====== MATERIAL PROVIDED
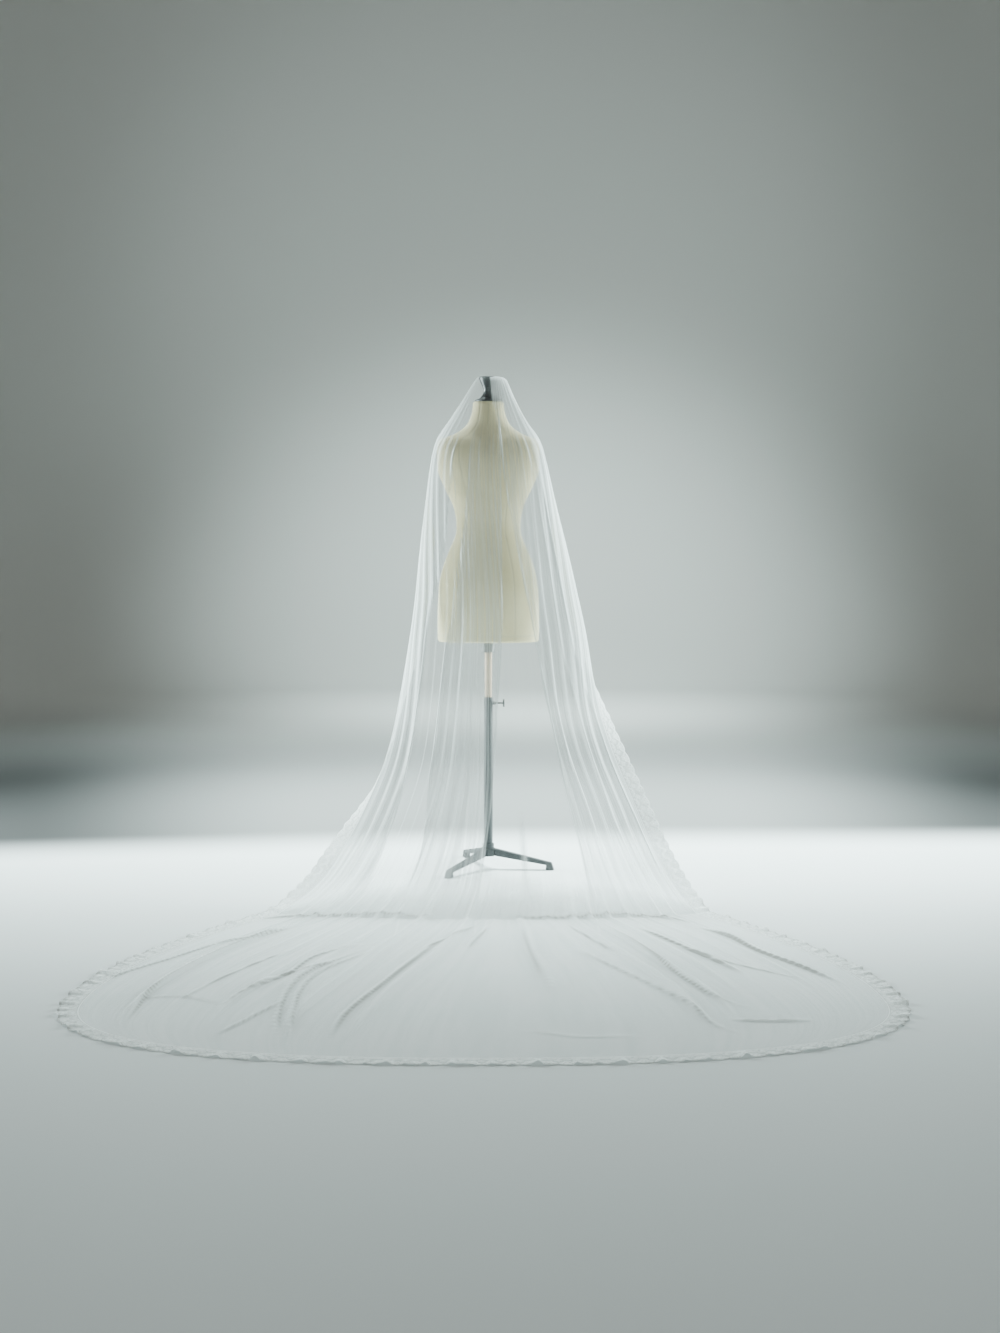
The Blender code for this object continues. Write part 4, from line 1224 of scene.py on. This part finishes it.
def build_torso():
    low, high = FORM["height"][0], FORM["height"][-1]
    height = np.linspace(low, high, FORM_ROWS)[:, None]
    turn = np.linspace(0.0, 2.0 * math.pi, FORM_COLUMNS)[None, :]
    points = torso_point(turn, height + 0.0 * turn)
    girth = np.linalg.norm(np.diff(points, axis=1), axis=-1)
    around = np.concatenate([np.zeros((FORM_ROWS, 1)), np.cumsum(girth, axis=1)], axis=1)
    normals = unit(np.cross(np.gradient(points, axis=1), np.gradient(points, axis=0)))
    seam = np.zeros(points.shape[:2])
    for place in SEAM_TURNS:
        column = int(round(place / (2.0 * math.pi) * (FORM_COLUMNS - 1)))
        at = around[:, column][:, None]
        away = np.minimum(np.abs(around - at), around[:, -1:] - np.abs(around - at))
        seam = np.maximum(seam, np.exp(-((away / SEAM_WIDTH) ** 2)))
    seam = np.maximum(seam, np.exp(-(((height - HEM_BAND) / SEAM_WIDTH) ** 2)) + 0.0 * turn)
    # The last rows turn in softly at the hem and at the neck
    turned = 0.004 * (ease(1.0 - (height - low) / 0.006) + ease(1.0 - (high - height) / 0.006))
    points = points - (SEAM_DEPTH * seam + turned)[..., None] * normals * (1, 1, 0)
    middle = points.mean(axis=1, keepdims=True)
    below = [mix(middle[0], points[0], share)[None] for share in CAP_RINGS]
    above = [mix(middle[-1], points[-1], share)[None] for share in CAP_RINGS[::-1]]
    points = np.concatenate([*below, points, *above])
    around = np.concatenate([around[:1]] * 3 + [around] + [around[-1:]] * 3)
    drop = run_length(points[:, 0])[:, None] + 0.0 * turn
    seam = np.concatenate([seam[:1] * 0] * 3 + [seam] + [seam[-1:] * 0] * 3)
    points[..., 1] += FORM_Y
    uv = np.stack([around, drop], axis=-1)
    faces = grid_faces(*drop.shape)
    made = add_piece("torso_cover", points, faces, cream_linen, uv, {"seam": seam})
    close_seams(made)
    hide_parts("form_body")
    return made


build_torso()

# %% [markdown]
# ## Turned and cast pieces
# The knob is turned, so its surface is a profile carried round the pole: the radius and the height
# are a smooth curve. The armhole plates are shallow ovals. The stand's castings keep the shape of
# their solids, and get rounded edges from a Bevel modifier on a welded copy.

# %% Pieces: knob and armhole plates
KNOB_PROFILE = table("radius height", """
    0.0000 1.6070
    0.0455 1.6070
    0.0470 1.6085
    0.0470 1.6110
    0.0440 1.6135
    0.0290 1.6210
    0.0190 1.6330
    0.0170 1.6420
    0.0178 1.6500
    0.0220 1.6620
    0.0290 1.6790
    0.0318 1.6870
    0.0316 1.6905
    0.0298 1.6930
    0.0260 1.6940
    0.0000 1.6940
""")
TURNED_SIDES = 97
PLATE_Z = 1.418
PLATE_HALF_WIDTH = 0.038
PLATE_HALF_HEIGHT = 0.030


def build_turned(name, profile, samples, finish, node):
    """A profile of radius and height, carried round the pole: x = r cos, y = r sin, z = height."""
    knots = np.stack([profile["radius"], profile["height"]], axis=-1)
    length = run_length(knots)
    at = np.sort(np.concatenate([np.linspace(0.0, length[-1], samples), length]))
    radius = np.maximum(np.interp(at, length, knots[:, 0]), 0.0)[:, None]
    height = np.interp(at, length, knots[:, 1])[:, None]
    turn = np.linspace(0.0, 2.0 * math.pi, TURNED_SIDES)[None, :]
    points = np.stack([radius * np.cos(turn), FORM_Y + radius * np.sin(turn), height + 0.0 * turn], axis=-1)
    made = add_piece(name, points, grid_faces(len(at), TURNED_SIDES), finish)
    close_seams(made)
    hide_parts(node)
    return made


def build_plate(name, side, node):
    """An oval dish: rings from its back face over a rounded rim to a slightly hollow front."""
    turn = np.linspace(0.0, 2.0 * math.pi, TURNED_SIDES)[None, :]
    size = np.array([0.0, 0.97, 1.0, 1.0, 0.97, 0.90, 0.84, 0.5, 0.0])[:, None]
    reach = np.array([0.0, 0.0, 0.0005, 0.0024, 0.0030, 0.0030, 0.0022, 0.0020, 0.0020])[:, None]
    x = side * (ARMHOLE_X + GAP + reach) + 0.0 * turn
    y = FORM_Y + PLATE_HALF_WIDTH * size * np.cos(turn)
    z = PLATE_Z + PLATE_HALF_HEIGHT * size * np.sin(turn)
    points = np.stack([x, y, z], axis=-1)
    made = add_piece(name, points, grid_faces(*points.shape[:2]), brown_plate)
    close_seams(made)
    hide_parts(node)
    return made


build_turned("neck_knob", KNOB_PROFILE, 60, black_lacquer, "finial")
for side, word in ((-1, "left"), (1, "right")):
    build_plate(f"plate_{word}", side, f"armhole_plate_{word}")


# %% Pieces: the stand
def build_cast(node, finish, rounding):
    """A welded copy of a solid whose edges are rounded by a Bevel modifier."""
    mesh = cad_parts[node].data.copy()
    work = bmesh.new()
    work.from_mesh(mesh)
    bmesh.ops.remove_doubles(work, verts=work.verts, dist=1e-6)
    bmesh.ops.dissolve_limit(work, angle_limit=math.radians(1.0), verts=work.verts, edges=work.edges)
    work.to_mesh(mesh)
    work.free()
    mesh.materials.clear()
    mesh.materials.append(finish)
    mesh.shade_smooth()
    made = bpy.data.objects.new(f"cast_{node}", mesh)
    bpy.context.scene.collection.objects.link(made)
    bevel = made.modifiers.new("rounded", "BEVEL")
    bevel.width = rounding
    bevel.segments = 3
    bevel.limit_method = "ANGLE"
    bevel.angle_limit = math.radians(30)
    bevel.harden_normals = True
    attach(made, "root")
    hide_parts(node)
    return made


CASTINGS = (("tripod_hub", 0.002), ("hub_ring", 0.001), ("leg_1", 0.0025), ("leg_2", 0.0025), ("leg_3", 0.0025),
            ("metal_tube", 0.0008))
for node, rounding in CASTINGS:
    build_cast(node, grey_paint, rounding)
for node, rounding in (("form_collar", 0.002), ("clamp_screw", 0.0006)):
    build_cast(node, grey_steel, rounding)
build_cast("wood_pole", pale_wood, 0.0006)
print("stand: castings, tube, pole and clamp screw rounded")

# %% [markdown]
# ## Studio
# A seamless paper floor runs up into a grey wall all round, as a wide bowl, so that the veil stands
# on the same soft ground from every side. Broad lights stand at both sides and above, and four round
# pools of light fall on the wall, on the floor behind the stand and on the floor round the feet.

# %% Stage and lights
FLOOR_RADIUS = 7.4
WALL_RADIUS = 9.4
WALL_TOP = 9.0


def build_bowl():
    """A turned sheet: flat to the floor's radius, then a quarter turn up, then straight up."""
    bend = np.linspace(0.0, math.pi / 2, 24)
    cove = WALL_RADIUS - FLOOR_RADIUS
    flat = np.linspace(0.0, FLOOR_RADIUS, 12)
    radius = np.concatenate([flat, FLOOR_RADIUS + cove * np.sin(bend[1:]), [WALL_RADIUS]])[:, None]
    height = np.concatenate([0.0 * flat, cove * (1.0 - np.cos(bend[1:])), [WALL_TOP]])[:, None]
    turn = np.linspace(0.0, 2.0 * math.pi, 97)[None, :]
    points = np.stack([radius * np.cos(turn), radius * np.sin(turn), height + 0.0 * turn], axis=-1)
    mesh = bpy.data.meshes.new("studio_floor")
    mesh.from_pydata(points.reshape(-1, 3).tolist(), [], grid_faces(*points.shape[:2]).tolist())
    mesh.shade_smooth()
    mesh.materials.append(build_paper())
    bowl = bpy.data.objects.new("studio_floor", mesh)
    bpy.context.scene.collection.objects.link(bowl)


def build_paper():
    """Studio paper: pale under the veil and grey up the wall, with painted shade that darkens a band behind the
    stand and the floor at the sides.
    """
    made, tree, shader = new_material("studio_paper", (0.60, 0.62, 0.62), 0.95)
    x, y, _ = split_axes(place_on_object(tree))
    # Painted shade: masks for the darkened floor out at the sides and in a band behind the stand
    beside = soft_step((x - 0.12).of("ABSOLUTE") * 7.0 / (y + 5.0), 0.8, 2.0)
    behind = soft_step((x * -1.0).of("MAXIMUM", 0.0) * 0.16 + y, 1.30, 1.85)
    away = (x * x + (y + 0.2) * (y + 0.2)).of("SQRT")
    wall = soft_step((away - 3.7) / (beside * 1.6 + 2.6), 0.0, 1.0)
    painted_shade_colour = blend(beside, (0.19, 0.19, 0.187), (0.020, 0.020, 0.0197))
    floor = blend(behind, (0.80, 0.82, 0.82), painted_shade_colour)
    feed(blend(wall, floor, (0.62, 0.62, 0.60)), shader["Base Color"])
    return made


COOL = (0.80, 1.0, 0.99)


def aim(light, place, target):
    light.location = place
    light.rotation_euler = (Vector(target) - Vector(place)).to_track_quat("-Z", "Y").to_euler()
    bpy.context.scene.collection.objects.link(light)


def add_spot(name, place, target, angle, power):
    """A soft round pool of light."""
    data = bpy.data.lights.new(name, "SPOT")
    data.spot_size, data.spot_blend, data.shadow_soft_size = math.radians(angle), 1.0, 0.6
    data.energy, data.color = power, COOL
    aim(bpy.data.objects.new(name, data), place, target)


def add_light(name, place, target, size, power, spread):
    """A rectangular soft light that points at a target."""
    data = bpy.data.lights.new(name, "AREA")
    data.shape = "RECTANGLE"
    data.size, data.size_y = size
    data.energy, data.color, data.spread = power, COOL, math.radians(spread)
    aim(bpy.data.objects.new(name, data), place, target)


build_bowl()
world = bpy.data.worlds.new("studio_air")
world.use_nodes = True
world.node_tree.nodes["Background"].inputs["Color"].default_value = (1.0, 0.97, 0.92, 1.0)
world.node_tree.nodes["Background"].inputs["Strength"].default_value = 0.235
bpy.context.scene.world = world
add_light("left_bank", (-3.3, 1.7, 1.1), (0.0, 1.0, 0.9), (1.6, 2.0), 190.0, 112)
add_light("right_bank", (3.3, 1.7, 1.1), (0.0, 1.0, 0.9), (1.6, 2.0), 190.0, 112)
add_light("top_bank", (0.0, 2.7, 3.3), (0.0, 2.6, 0.0), (3.6, 1.0), 185.0, 90)
add_light("front_fill", (0.0, -5.6, 0.6), (0.0, 1.0, 0.6), (2.4, 0.8), 5.5, 36)
add_spot("wall_glow", (0.25, 2.4, 2.6), (0.25, 9.4, -0.5), 56.0, 2700.0)
add_spot("high_glow", (0.1, 2.4, 2.6), (0.1, 9.4, 3.3), 62.0, 560.0)
add_spot("floor_glow", (0.3, 3.0, 6.6), (0.4, 2.05, 0.0), 41.0, 3950.0)
add_spot("back_glow", (0.3, 3.2, 5.0), (0.2, 5.5, 0.0), 50.0, 1550.0)
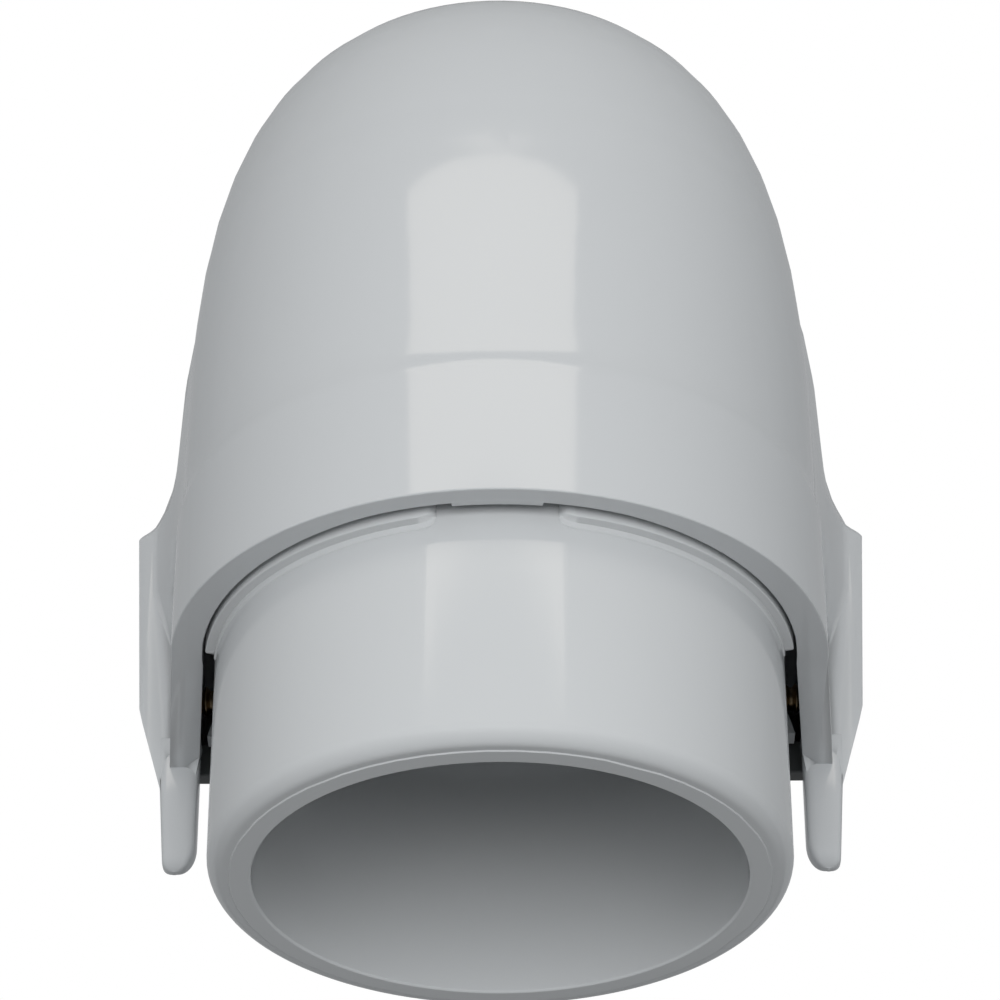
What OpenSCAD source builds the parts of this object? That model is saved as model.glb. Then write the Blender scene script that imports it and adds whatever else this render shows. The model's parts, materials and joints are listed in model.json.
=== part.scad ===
// Service entrance weatherhead for 1-1/4 inch rigid plastic conduit.
// A socket body cements to the top of the mast, a hood screws to it from
// both sides, and a dark plate in the mouth keeps the service wires apart.
// Origin: centre of the socket's open end. +Z is up, +Y is towards the mouth.

/* [Conduit socket] */
// Outside diameter of the socket hub
hub_od = 50; // [46:0.5:60]
// Bore of the socket, a slip fit over the conduit
socket_d = 42.4; // [35:0.1:44]
// Depth of the socket up to its stop
socket_depth = 23.8; // [19:0.1:27]
// Clear way through the throat above the stop
throat_d = 35; // [28:0.5:36]
// Wall of the throat
throat_wall = 3; // [2:0.1:4]
// Thickness of the shoulder that the conduit stops against
stop_t = 3; // [2:0.1:4]
// Rounding of the socket's open end
end_round = 1.8; // [0.5:0.1:2.5]

/* [Deck and guides of the socket body] */
// Height of the deck's top, where the hood sits
deck_z = 33.4; // [32:0.1:36]
// Thickness of the deck
deck_t = 2.5; // [2:0.1:3]
// Reach of the deck in front of the hub
deck_reach = 2.3; // [2:0.1:4]
// How far the guide ribs stand out from the hub
guide_proud = 0.9; // [0.5:0.1:1.2]
// How far the guide ribs reach above the hood's rim
guide_h = 3; // [1.5:0.1:5]
// How far the guide ribs reach below the hood's rim
guide_drop = 0.3; // [0.1:0.1:2]
// Angle from the back at which the guide ribs begin
guide_from = 13.5; // [5:0.5:20]
// Angle from the back at which the guide ribs end
guide_to = 83; // [70:0.5:88]
// Drop of the side fins below the deck
fin_drop = 5; // [4:0.1:7]
// Thickness of the side fins
fin_t = 2; // [1.5:0.1:3]

/* [Hood] */
// Height of the hood's rim above the socket's open end
rim_z = 21.3; // [18:0.05:24]
// Gap between the hub and the inside of the rim
rim_gap = 1.9; // [1.5:0.1:4]
// Wall of the hood
hood_wall = 2; // [1.4:0.1:2.4]
// Height of the plain collar at the rim
collar_h = 12.1; // [8:0.05:14]
// Step in from the collar to the shell above it
shoulder_step = 0.45; // [0.3:0.05:1.2]
// Height over which that step runs out
shoulder_h = 2.6; // [1:0.1:4]
// Height of the hood's top
hood_top = 86.3; // [78:0.1:104]

/* [Cheeks and mouth] */
// Distance from the hub's front back to the step where the cheeks begin
cheek_back = 7; // [5:0.5:9]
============
## STATED EXERCISE:
Using the listing above, return all lines where the word "copy" occurs.

## CORRECT RESULT:
# their solids, and get rounded edges from a Bevel modifier on a welded copy.
    """A welded copy of a solid whose edges are rounded by a Bevel modifier."""
    mesh = cad_parts[node].data.copy()